Tissue engineering technologies combining cells with scaffolds are promising strategies for cartilage repair. A recurring problem with scaffold-based therapies is the formation of superior peripheral tissue, resulting in an inhomogeneous tissue construct. Nutrient transfer limitations to the centre of the construct are believed to be responsible for the phenomena. The introductions of channels into a scaffold or hydrogel, or using mechanical loading to improve nutrient transfer, are two potential approaches to overcome this limitation. If both approaches are combined, the mechanical environment within dynamically compressed hydrogels will be modified by the introduction of microchannels into the construct. The objective of this study was to investigate how chondrocytes will respond to this altered mechanical environment.
Isolated porcine chondrocytes were suspended in 2% agarose. Microchanneled and solid construct cylinders (Ø 6 x 4 mm) were fabricated and maintained in supplemented media containing TGF-β3 (10
g/ml). Loaded solid and channeled constructs were subjected to a compressive strain amplitude of 10%, for 2 hours/day, 5 days/week, for a duration of 6 weeks.

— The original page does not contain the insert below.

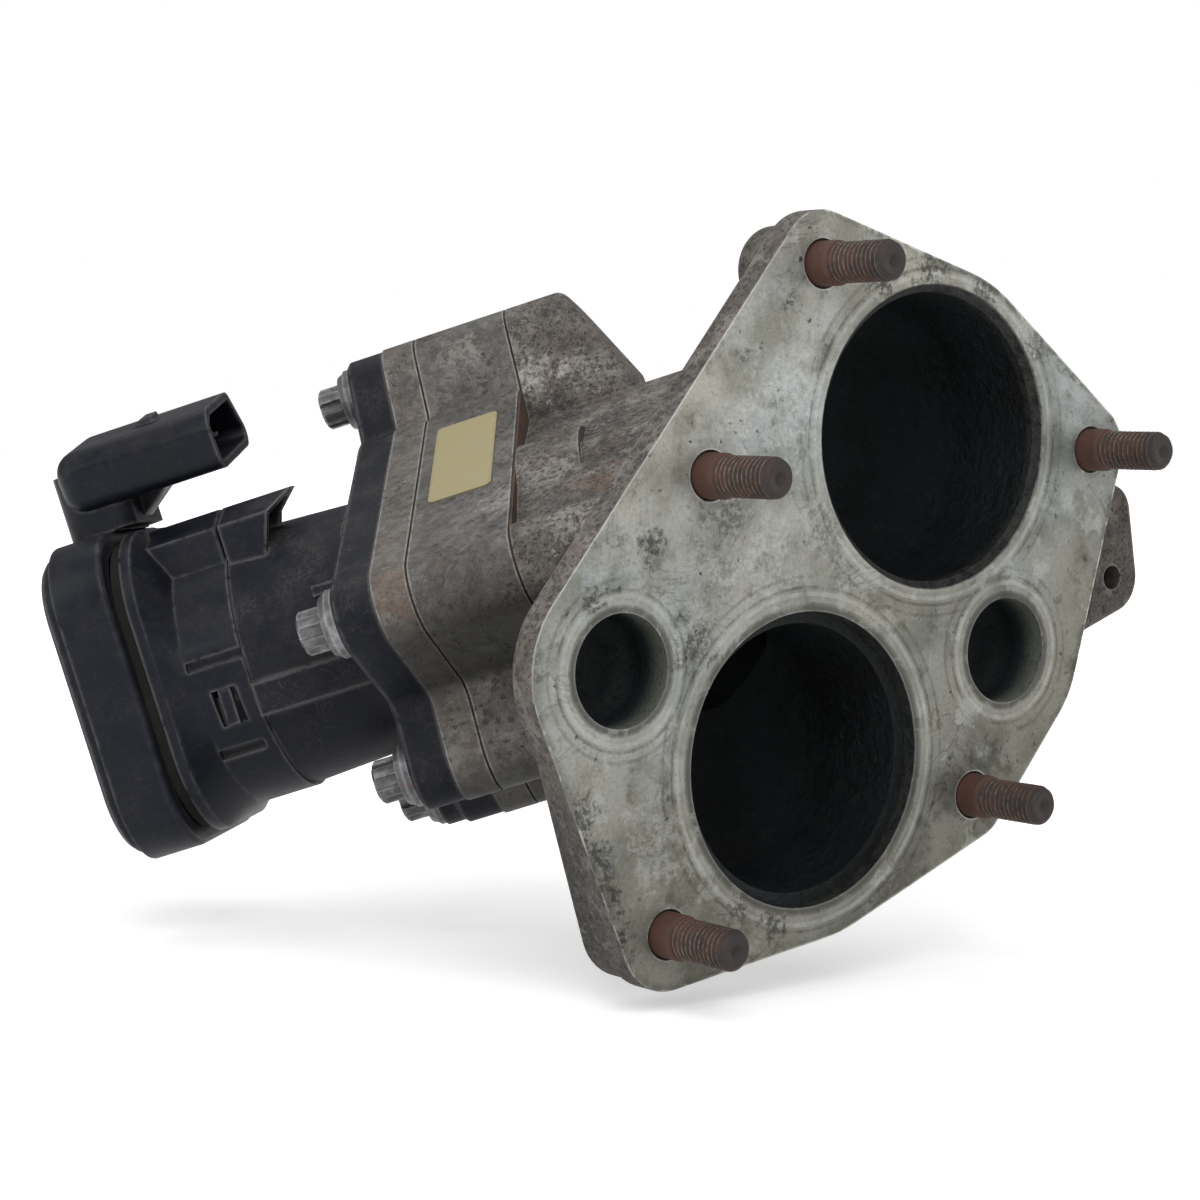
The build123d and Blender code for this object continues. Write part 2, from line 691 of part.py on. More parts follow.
def end_housing():
    """Band section that blends into the square end flange."""
    body = rod(0, 0, BAND_R, SEAM_Z, 52.0)
    blend = loft([
        Pos(0, 0, 47.0) * Circle(BAND_R),
        Pos(0, 0, 52.5) * cover_face(1.5, COVER_CORNER + 4),
    ])
    flange = slab(cover_face(1.5, COVER_CORNER + 4), 52.5, 55.0)
    body += blend + flange + rail()
    body -= rod(0, 0, BAND_R - BAND_WALL, SEAM_Z - 1, REAR_BEARING_Z)
    body -= rod(0, 0, BEARING_R, REAR_BEARING_Z - 1, REAR_BEARING_Z + BEARING_T)
    body -= rod(0, 0, 9.0, REAR_BEARING_Z, 60)
    # snap window and slots
    body -= window_cut(-6.5, 7.7, 38.0, 43.5)
    body += Pos(BAND_R - 2.2, -6.5, 39.4) * Box(1.6, 7.9, 2.8, align=(Align.MIN, Align.CENTER, Align.MIN))
    body -= window_cut(3.6, 2.0, SEAM_Z - 1, 47.0)
    body -= window_cut(-16.0, 2.0, 37.0, 47.0)
    for sx in (-1, 1):
        for sy in (-1, 1):
            body += rod(sx * 18, sy * 18, 2.2, 54.0, BOARD_LOW)
    return body


def window_cut(y, width, low, high):
    """Shallow recess in the near side of the band."""
    start = sqrt(BAND_R ** 2 - (abs(y) + width / 2) ** 2) - SLOT_DEPTH
    return Pos(start, y, low) * Box(8, width, high - low, align=(Align.MIN, Align.CENTER, Align.MIN))


def cover_seal():
    """Soft seal in the groove between end flange and cover."""
    ring = slab(cover_face(3.0, COVER_CORNER + 2), 55.0, BAND_END)
    return ring - slab(cover_face(7.0, COVER_CORNER - 1), 54.0, BAND_END + 1)


def end_cover():
    """Deep end cover with a chamfered rim and the lid ledge."""
    body = slab(cover_face(0, COVER_CORNER), BAND_END, COVER_END)
    bottom = body.faces().sort_by(Axis.Z)[0].edges()
    body = fillet(bottom, 1.2)
    body -= slab(cover_face(4.2, COVER_CORNER - 3), BAND_END - 1, COVER_END - COVER_WALL)
    body -= slab(cover_face(6.0, COVER_CORNER - 5), COVER_END - COVER_WALL - 1, COVER_END + 1)
    return body


def cover_lid():
    """Flat lid with a raised rim."""
    body = slab(cover_face(2.0, COVER_CORNER - 1), COVER_END, LIP_END)
    top = body.faces().sort_by(Axis.Z)[-1].edges()
    body = chamfer(top, 1.0)
    body -= slab(cover_face(5.0, COVER_CORNER - 3), LIP_END - 0.8, LIP_END + 1)
    body += slab(cover_face(6.4, COVER_CORNER - 5), COVER_END - 2, COVER_END)
    return body


def socket_face(inset):
    """Mouth outline of the connector, wider at the bottom."""
    pts = [(16 - inset, -6.65 + inset), (16 - inset, 3.2), (12.6 - 0.8 * inset, 6.65 - inset)]
    pts += [(-8.5 + 0.6 * inset, 6.65 - inset), (-16 + 1.3 * inset, -6.65 + inset)]
    face = Polygon(*pts, align=None)
    return fillet(face.vertices(), 3.4 - inset)


def in_socket(shape):
    """Place a shape drawn about the socket's own centre."""
    return Pos(SOCKET_MID[0], SOCKET_MID[1], 0) * Rot(0, 0, SOCKET_ROLL) * shape


def pin_shapes():
    """Bent contact pins from the socket down to the circuit board."""
    pins = []
    for i in range(5):
        x = (i - 2) * PIN_PITCH
        reach = Pos(x, SOCKET_MID[1], SOCKET_MOUTH + 5) * Box(PIN_W, PIN_W, 28.0, align=(Align.CENTER, Align.CENTER, Align.MIN))
        drop = Pos(x, 22.0, SOCKET_MOUTH + 33 - PIN_W) * Box(PIN_W, 29.65, PIN_W, align=(Align.CENTER, Align.MIN, Align.MIN))
        foot = Pos(x, 22.0, BOARD_TOP) * Box(PIN_W, PIN_W, 1.4, align=(Align.CENTER, Align.MIN, Align.MIN))
        pins.append(reach + drop + foot)
    return pins


def connector():
    """Angled connector body with an open socket facing the flange."""
    shell = slab(socket_face(0), SOCKET_MOUTH, SOCKET_BACK)
    shell = fillet(shell.faces().sort_by(Axis.Z)[-1].edges(), SOCKET_ROUND)
    lock = cross_slab([(5.6, 44.0), (7.9, 44.6), (7.9, 47.0), (5.6, 52.0)], -2.5, 3.5)
    body = in_socket(shell + lock)
    # neck standing on the cover and running up into the shell
    foot = Plane(origin=(0, COVER_HIGH, (NECK_FRONT + NECK_BACK) / 2), x_dir=(1, 0, 0), z_dir=(0, 1, 0))
    column = extrude(RectangleRounded(NECK_W, NECK_BACK - NECK_FRONT, NECK_ROUND), SOCKET_MID[1] - COVER_HIGH)
    body += foot.location * column
    # the column clears the end flange in front of the cover
    body -= Pos(0, COVER_HIGH - 1, NECK_FRONT - 1) * Box(60, 1 + NECK_LIFT, BAND_END - NECK_FRONT + 1, align=(Align.CENTER, Align.MIN, Align.MIN))
    web = cross_slab([(COVER_HIGH + NECK_LIFT, 55.0), (COVER_HIGH + 8.5, 44.0), (COVER_HIGH + 11, 44.0), (COVER_HIGH + 11, 58.0)], -3, 3)
    body += web
    body -= in_socket(slab(socket_face(SOCKET_WALL), SOCKET_MOUTH - 1, SOCKET_MOUTH + SOCKET_DEPTH))
    return body


# ------------------------------------------------------------------
# motor inside
# ------------------------------------------------------------------
def stator_radius():
    """Stator radius inside the drafted housing and the band."""
    share = (STATOR_LOW - BLACK_T) / (SEAM_Z - BLACK_T)
    drafted = HOUSING_R0 + (HOUSING_R1 - HOUSING_R0) * share - HOUSING_WALL
    return min(drafted, BAND_R - BAND_WALL) - STATOR_GAP


def stator_core():
    """Ring yoke with six poles."""
    body = tube(0, 0, stator_radius(), YOKE_R, STATOR_LOW, STATOR_HIGH)
    for i in range(6):
        pole = Pos(POLE_R, 0, STATOR_LOW) * Box(6, POLE_W, STATOR_HIGH - STATOR_LOW, align=(Align.MIN, Align.CENTER, Align.MIN))
        body += Rot(0, 0, i * 60) * pole
    body -= rod(0, 0, POLE_R, STATOR_LOW - 1, STATOR_HIGH + 1)
    return body


def coil(i):
    """Winding block around one pole."""
    tall = STATOR_HIGH - STATOR_LOW + 2 * COIL_LIFT
    outer = Pos(17.2, 0, STATOR_LOW - COIL_LIFT) * Box(3.2, POLE_W + COIL_T, tall, align=(Align.MIN, Align.CENTER, Align.MIN))
    inner = Pos(16.0, 0, STATOR_LOW) * Box(8, POLE_W, STATOR_HIGH - STATOR_LOW, align=(Align.MIN, Align.CENTER, Align.MIN))
    return Rot(0, 0, i * 60) * (outer - inner)


def bearing(low):
    """Bearing ring with a shielded groove on each side."""
    body = tube(0, 0, BEARING_R - 0.01, JOURNAL_R + RUN_GAP, low, low + BEARING_T)
    body -= tube(0, 0, 11.6, 9.8, low - 1, low + 0.6)
    body -= tube(0, 0, 11.6, 9.8, low + BEARING_T - 0.6, low + BEARING_T + 1)
    return body


def circuit_board():
    """Circuit board with the sensor chip and two raised parts."""
    body = slab(cover_face(9.0, 6.0), BOARD_LOW, BOARD_TOP)
    body += Pos(0, 0, BOARD_LOW - 1.0) * Box(6, 6, 1.0, align=(Align.CENTER, Align.CENTER, Align.MIN))
    body += Pos(-12, -12, BOARD_TOP) * Box(9, 9, 2.0, align=(Align.CENTER, Align.CENTER, Align.MIN))
    body += Pos(12, -10, BOARD_TOP) * Box(5, 8, 2.6, align=(Align.CENTER, Align.CENTER, Align.MIN))
    return body


# ------------------------------------------------------------------
# write the nodes
# ------------------------------------------------------------------
def save(name, shape):
    """Write one node; several separate solids become one compound."""
    solids = shape if isinstance(shape, list) else shape.solids()
    item = Compound(children=list(solids)) if len(solids) > 1 else solids[0]
    export_step(item, "parts/" + name + ".step")
    print(name, len(solids), round(sum(s.volume for s in solids)))


def solids_of(shapes):
    """Flat list of the solids in several shapes."""
    found = []
    for shape in shapes:
        found += list(shape.solids())
    return found


pins = [act(p) for p in pin_shapes()]
connector_body = act(connector())
cover_body = act(end_cover())
for p in pins:
    connector_body -= p
    cover_body -= p

save("valve_casting", casting())
save("flange_studs", solids_of([stud(at) for at in STUDS]))
save("casting_gasket", act(gasket(CAST_Z, CHAMBER_R)))
save("spacer_body", act(spacer()))
save("plate_gasket", act(gasket(PLATE_Z - GASKET_T, 20.0)))
save("intermediate_plate", act(mid_plate()))
save("actuator_seal", act(seal_ring()))
save("blank_label", act(label()))
save("seat_ring", act(seat_ring()))
save("stem_bush", act(guide_bush()))
save("valve_stem", act(stem()))
save("valve_disc", act(disc()))
save("spring_retainer", act(retainer()))
save("return_spring", act(coil_spring()))
save("lead_screw", act(lead_screw()))
save("rotor_nut", act(rotor_nut()))
save("rotor_magnets", act(rotor_magnets()))
save("sensor_magnet", act(sensor_magnet()))
save("motor_housing", act(motor_housing()))
save("compression_sleeves", solids_of([act(sleeve(*b, 0)) for b in (BOLT_T, BOLT_M, BOLT_B)]))
save("tall_sleeve", act(sleeve(*BOLT_H, H_RAISE)))
save("actuator_bolts", solids_of([act(bolt(*b, 0)) for b in (BOLT_T, BOLT_M, BOLT_B)]))
save("tall_bolt", act(bolt(*BOLT_H, H_RAISE)))
save("bolt_washers", solids_of([act(washer(*b, e)) for b, e in ((BOLT_T, 0), (BOLT_M, 0), (BOLT_B, 0), (BOLT_H, H_RAISE))]))
save("end_housing", act(end_housing()))
save("cover_seal", act(cover_seal()))
save("end_cover", cover_body)
save("cover_lid", act(cover_lid()))
save("connector_housing", connector_body)
save("connector_pins", solids_of(pins))
save("stator_core", act(stator_core()))
save("stator_coils", solids_of([act(coil(i)) for i in range(6)]))
save("front_bearing", act(bearing(GUIDE_END)))
save("rear_bearing", act(bearing(REAR_BEARING_Z)))
save("circuit_board", act(circuit_board()))
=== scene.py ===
"""EGR valve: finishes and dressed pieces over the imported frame."""
import logging
import math
from dataclasses import dataclass, field
from enum import Enum
from functools import cached_property
from typing import Any, Callable, Sequence

import bpy
from mathutils import Matrix, Vector


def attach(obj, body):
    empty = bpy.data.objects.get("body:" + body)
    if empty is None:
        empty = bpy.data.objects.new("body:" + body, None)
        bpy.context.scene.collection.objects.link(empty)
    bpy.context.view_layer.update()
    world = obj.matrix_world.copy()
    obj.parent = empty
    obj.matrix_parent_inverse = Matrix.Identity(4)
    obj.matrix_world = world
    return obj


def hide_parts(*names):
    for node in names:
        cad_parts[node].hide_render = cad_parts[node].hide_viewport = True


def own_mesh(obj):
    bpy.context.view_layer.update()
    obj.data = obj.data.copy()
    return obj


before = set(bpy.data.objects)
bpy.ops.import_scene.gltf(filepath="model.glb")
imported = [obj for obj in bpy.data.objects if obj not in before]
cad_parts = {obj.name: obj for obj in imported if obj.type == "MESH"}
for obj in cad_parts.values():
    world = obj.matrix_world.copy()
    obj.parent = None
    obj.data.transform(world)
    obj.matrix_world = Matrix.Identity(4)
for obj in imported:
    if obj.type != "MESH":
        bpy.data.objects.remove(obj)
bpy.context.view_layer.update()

LOG = logging.getLogger("egr_valve")
MM = 0.001
TURN = 2 * math.pi
TINT = "MULTIPLY"
WHITE = (1.0, 1.0, 1.0)
BODY = "valve_body"
Socket = bpy.types.NodeSocket
Node = bpy.types.Node
NodeTree = bpy.types.NodeTree
Material = bpy.types.Material
Colour = Point = tuple[float, float, float]
Axis = Pair = tuple[float, float]

# axes along row Y, as row X and Z in millimetres
UPPER_PORT = (32.9, 62.9)
LOWER_PORT = (0.0, 0.0)
COOLANT_LEFT = (-45.7, 19.3)
COOLANT_RIGHT = (53.9, 19.3)
STUDS = ((2.0, 96.1), (-25.3, 55.3), (77.9, 60.6), (45.5, -10.0), (-33.8, -30.9))

# bores of the casting: radii and row Y of their floors, with a little to spare
PORT_R = 29.0
COOLANT_R = 10.8
BORE_R = 30.4
COOLANT_BORE_R = 11.2
MOUTH = 0.25
UPPER_FLOOR = 36.3
LOWER_FLOOR = 38.4
COOLANT_FLOOR = 13.5

# valve chamber and gas passage, by height on the valve axis
CHAMBER_R = 19.4
CHAMBER_LOW = -92.0
CHAMBER_HIGH = -31.0
PASSAGE_R = 11.4
PASSAGE_START = (6.0, 30.0, 14.0)
PASSAGE_END = -41.0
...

In the presence of TGF-β3, dynamic compressive loading in solid constructs resulted in an increase in sulphated glycosaminoglycan (sGAG) accumulation. There was a trend towards greater sGAG synthesis in microchanneled constructs; however sGAG accumulation was lower in these groups. While the introduction of microchannels alone may not result in the development of engineered tissue suitable for implantation, it does represent a unique model to investigate chondrocyte mechanobiology.